McDougal displayed some of said talent at a shorter distance, 3,000 meters, at the Jan. 27 On Track Open at the Tolsma Indoor Track Center, named for his head coach. Despite not competing formally for over two months, since the national cross country meet, he opened his current indoor track season with a sub-8:00 clocking.
McDougal's intense desire to win a national title provides one of his primary sources of motivation, but is hardly the lone factor which urges him along. "I'm inspired by the Lord Jesus Christ and I want to glorify him with my performance," said McDougal.
The junior also harbors lofty hopes and expectations for his teammates. "It is lonely sometimes [at the national meet], and I wish my teammates were there with me," he admitted. "Hopefully next year they will be."

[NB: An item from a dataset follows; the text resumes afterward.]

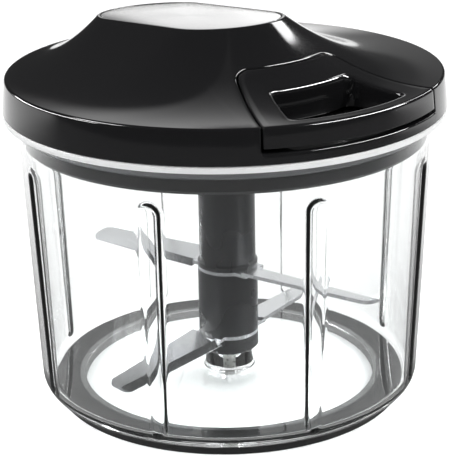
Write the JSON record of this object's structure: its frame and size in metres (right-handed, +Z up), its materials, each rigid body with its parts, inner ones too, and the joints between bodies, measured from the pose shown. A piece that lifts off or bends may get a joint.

No seniors graduated from the 2006 Liberty men's cross country team, which was regionally ranked for most of the fall and captured its second-straight Big South Championship. So, perhaps McDougal will get his wish and have some company on the starting line as he makes his final attempt at a college cross country national championship.
With his time at Liberty starting to wind down, McDougal has begun thinking about his post-graduation plans and objectives. Many of those ideas, not surprisingly, relate to running. "Hopefully, after I graduate, I'll be able to sign a contract and run professionally as long as the Lord would have me," McDougal explained. "I think the marathon will be my forte."
Upon the conclusion of his competitive running career, "I'd like to stay in the sport of running, coaching and staying involved," insisted McDougal. "The Lord has given me talent for a reason. I would like to use my sphere of influence and this platform beyond my competing days, mentoring tomorrow's young minds and the new talent out there."
Who knows? Perhaps the figurative book being written through McDougal's actions and achievements on the race course and off will one day impact a budding star as Tolsma's book affected the teenager from upstate New York. This much is for certain though. McDougal's pen is still full of ink.